Overall Impression — 8
This guitar is priced in a beginner to almost intermediate level. For what you pay for, you really do get a whole lot, and if you only plan on using this guitar for 5 years then you really can have a great guitar on your hands. There is a possible better option for many players. If you want HOT pickups, the wood finish, no trem bridge, and don't mind not having a single coil pickup, try the RGA32. It's even cheaper, and sounds amazing. If you're looking for a reason to buy this guitar, it should be because of the single coil options. The Edge Zero II is far from perfect, and should not be a buying point. Apart from many flaws, I still feel that this guitar has a lot of character. Because of its versatile nature, it feels like this guitar has a lot to say, and you will want to jam endlessly on it. I've also owned an Epiphone Les Paul, and I immediately missed how versatile an RG is, not to mention how thin the neck is. If you're looking for versatility, or haven't quite found your style of playing yet, or just love playing as many styles as you can, you simply can't go wrong with an RG. I would definitely recommend this guitar as a great entry-level intermediate guitar. It definitely feels and sounds like a more expensive guitar would. I've played many guitars around and below the $1000 range, and the RG's always feel special. I have given this guitar an 8, because of the character that I believe it has, and how I've really become so attached to it. It feels special, and that's the most important thing. It makes me want to play guitar. I've even nicknamed it, Caramel, because of it's beautiful color (funny, I know). I can't give it a lower score, because I love it too much, flaws and all.
Reliability & Durability — 7
Judging from my previous Ibanez RG321MH, which I've owned for 6 years, also built in Indonesia, I have a good knowledge of this section. Firstly, the "Cosmo Black" hardware looks great, but don't be fooled, it will not last forever. From experience, these finishes last less than a year before showing deterioration. Regardless, I think it adds a bit of character. In terms of rigidity, this guitar will not fall apart on you, and will last a very long time. On my RG321MH, I had to resolder the input jack wiring to the jack clip. The soldering lasted about a year, and I expect something similar from this RG470AHZ. For that reason, I would recommend a backup for a gig, unless you have checked the soldering first, which is simple enough.

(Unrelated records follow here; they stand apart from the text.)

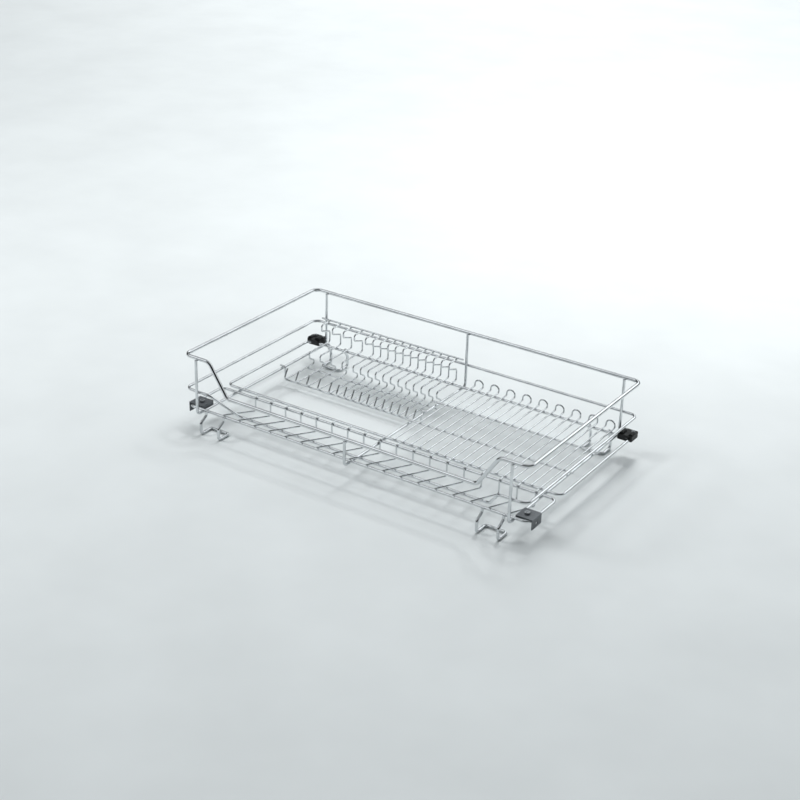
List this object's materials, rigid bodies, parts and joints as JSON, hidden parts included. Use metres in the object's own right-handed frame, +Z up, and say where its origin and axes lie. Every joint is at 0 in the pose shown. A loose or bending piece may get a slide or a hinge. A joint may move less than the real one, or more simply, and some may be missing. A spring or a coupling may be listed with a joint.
{
  "type": "pull-out dish drying rack",
  "caption": "Pull-out dish drying basket of chrome wire with a front trough, a lift-out plate rack and a lift-out cup rack",
  "frame": {"origin": "on the floor under the middle of the basket's bounding box", "axes": "+X along the width to the viewer's right, +Y from the open front to the back of the cabinet, +Z up"},
  "size_m": [0.834, 0.4794, 0.1711],
  "materials": {
    "chrome_wire": "polished chrome plating",
    "clip_plastic": "moulded satin black",
    "bracket_steel": "satin graphite coating",
    "fastener_steel": "zinc plated"
  },
  "bodies": {
    "basket": {"top_rail": "chrome_wire", "middle_rail": "chrome_wire", "rear_ring": "chrome_wire", "front_ring": "chrome_wire", "side_frames": "chrome_wire", "centre_frame": "chrome_wire", "trough_wires": "chrome_wire", "front_feet": "chrome_wire", "back_feet": "chrome_wire", "clip_bases": "clip_plastic", "clip_caps": "clip_plastic", "clip_screws": "fastener_steel", "front_brackets": "bracket_steel", "clamp_plates": "bracket_steel", "bracket_screws": "fastener_steel", "bracket_nuts": "fastener_steel"},
    "plate_rack": {"plate_top_rail": "chrome_wire", "plate_dividers": "chrome_wire", "plate_back_bearer": "chrome_wire", "plate_front_bearer": "chrome_wire"},
    "cup_rack": {"cup_wires": "chrome_wire", "cup_cross_front": "chrome_wire", "cup_cross_back": "chrome_wire"}
  },
  "joints": [
    {"name": "plate_rack_lift", "type": "slide", "parent": "basket", "child": "plate_rack", "axis": [0, 0, 1], "range_m": [0, 0.17]},
    {"name": "cup_rack_lift", "type": "slide", "parent": "basket", "child": "cup_rack", "axis": [0, 0, 1], "range_m": [0, 0.14]}
  ]
}
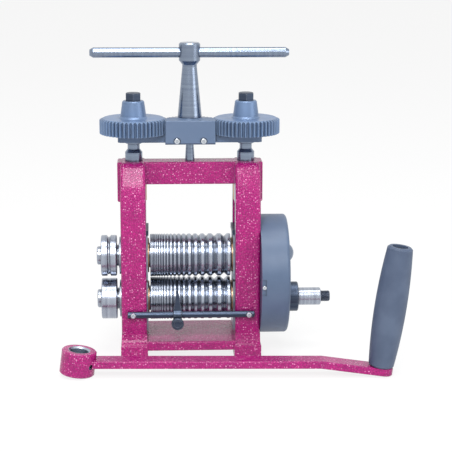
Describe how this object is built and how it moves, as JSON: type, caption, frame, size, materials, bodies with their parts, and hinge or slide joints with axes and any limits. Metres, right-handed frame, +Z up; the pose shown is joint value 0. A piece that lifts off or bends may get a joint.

Also, the frets on my RG321MH have worn down a lot over my 6 years of playing on it. In fact that was the reason for me replacing it. The quality of metal was not very good on that 2005 model, and I hope this has changed on this 2011 model. Depending on how long you expect to keep this guitar, and how often you play, expect to do a fret redress in the distant future (under 10 years). Overall, I expect this guitar to last a decent amount of time (10 years or less). The hardware will deteriorate, and it's soldering should be checked before deciding to gig with it. Otherwise, it's awesome for bedroom jams. I feel a 7 is fair, because this guitar will last, but not without some minor shortcomings which could cause disappointment.
Action, Fit & Finish — 6
The guitar was made in Indonesia. It was poorly setup when I bought it. It needed a truss rod adjustment, partially because it was built in the northern hemisphere and I live in the southern hemisphere (temperature change). The level of adjustment needed, though, was too large to put down to temperature change, and I honestly feel that someone in Indonesia didn't do their job too well. The guitar needed a completely new setup. It came with D'Addario 10-46 strings, which are my usual choice, so I was obviously happy about that. Like I said previously, setting up this guitar with its Edge Zero II bridge and locking nut is tedious, so buying it and then fiddling around with the action all day only to find that the truss rod is actually the problem is really annoying. Apart from that, the finish on this guitar is great. The wood is not varnished, and is oiled, making it feel like a slab of wood taken straight from the factory. I love that. The neck also has an oil finish, adding to the rustic feel of the guitar. Pickups were at a good height when the guitar was stock, which was a plus. Overall, the guitar had a terrible stock setup. Most people cannot make truss rod adjustments themselves, making the problem a severe one. Other than that, the guitar looks great. No chips on the wood, no errors in neatness of the build. I believe the finish has made up for an otherwise terrible setup.
Features — 8
This guitar is a 2011 model from Ibanez. I bought mine in 2012 Q3. The ash wood body looks stunning and is the perfect wood to display on an unfinished/unpainted body. This is the second RG I have owned that has infinity pickups, and they are definitely a good choice for inexpensive yet outstanding and versatile passive pickups. The Hum-Single-Hum configuration adds to the versatility. It has a 5-way pickup selection, with 3 of those being single coils. The Edge Zero II bridge is quite complex, and takes a lot of work to set it up. All the time spent on the setup doesn't seem to payoff in the end, because even slightly playing with the trem can kick the tuning out. DO NOT dive-bomb with this guitar. The bridge does, however, have a good feel, making it easy to play on the right-hand. Not sure why. My opinion, though, is that if you can't do crazy tricks with a trem, then it isn't worth the hassle. One of Ibanez's fixed bridge alternatives are better in this regard, like the RGA32 (also a wood finished guitar, active pickups, cheaper price). The neck of this guitar is amazing. Seriously. The Wizard III neck is so easy to play on, and Ibanez has started putting oil on their necks instead of gloss varnish. This makes speedy playing very easy, and gives you more control. These new necks also have a 400mm radius (15.75 inches), which feels only a little different. Sharktooth inlays look great and show that it's a midrange Ibanez product. They look great and are easy to spot while playing, since they're so huge. Overall, this guitar looks and feels amazing, but loses some points for the Edge Zero II. If you don't use the trem, you'll have an amazing guitar. I'll give it a respectable 8. Awesome, but not perfect.